The swimming pool was the worst. Acres of couples, and larger organizations, doing what came naturally (or with some effort). After much cajoling she joined Charlie there in public bliss, and was obscurely annoyed that nobody watched.
A bigger step was having sex with other people, which Charlie insisted was necessary. The people were invariably gentle and polite—once you got used to total strangers asking you to do things you’d never done even in your imagination—but she was surprised to find most of the experiences boring, because most of the people were boring. They seemed appallingly ignorant and smug. They had no curiosity about New New or even Earth, but could drone on forever about family, religion, sex, and jobs, in roughly that order. At least there was never any weather.
She gamely tried almost everything that Charlie suggested, and learned more from the failures than the successes. Some of the knowledge troubled her deeply.

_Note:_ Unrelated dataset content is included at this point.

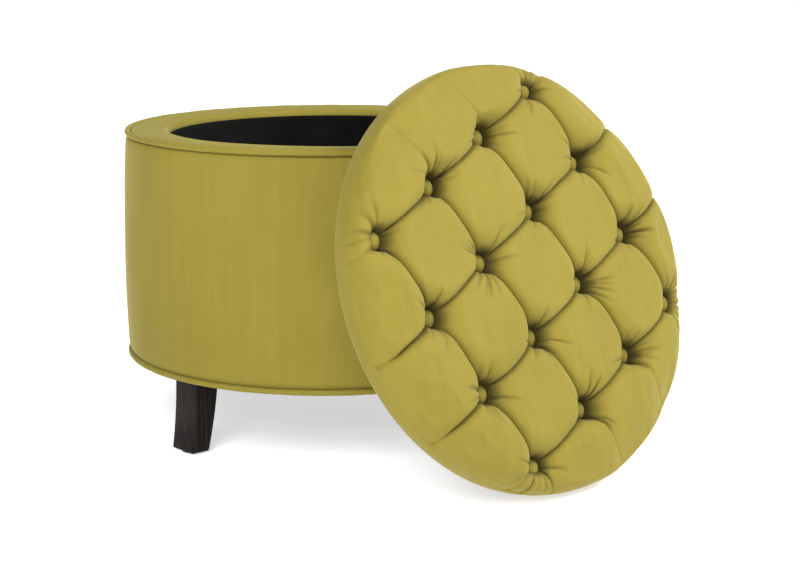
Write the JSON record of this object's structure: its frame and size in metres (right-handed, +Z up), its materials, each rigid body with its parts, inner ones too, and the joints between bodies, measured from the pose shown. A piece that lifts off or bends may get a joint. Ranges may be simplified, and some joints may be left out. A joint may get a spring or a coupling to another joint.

The padded ropes. Charlie explained it to her and showed her the scriptural passage about it, about helplessness and trust. It seemed innocuous, if somewhat silly, but when Charlie started to tie her up she began to struggle, seized with mindless terror; she even bit him while he was trying to release her. She saw then that a large part of her love was self-love, pride in taming the beast, and the other side of the tarnished coin was fear of his huge strength.
Charlie made light of it, and even showed off the wound his “red Devil” had given him. But things changed, rapidly. Charlie was hard to find during the day and fell into deep sleep at night; O’Hara spent more time with her books, studying ahead of the assignments she had brought along. By the time they got aboard the shuttle for New New, they were distantly polite with one another. Two months later, Charlie emigrated to Devon’s World, leaving her with confused memories and a disturbing fund of experience, some of which could get her a good job in Las Vegas, a city she had never planned to visit.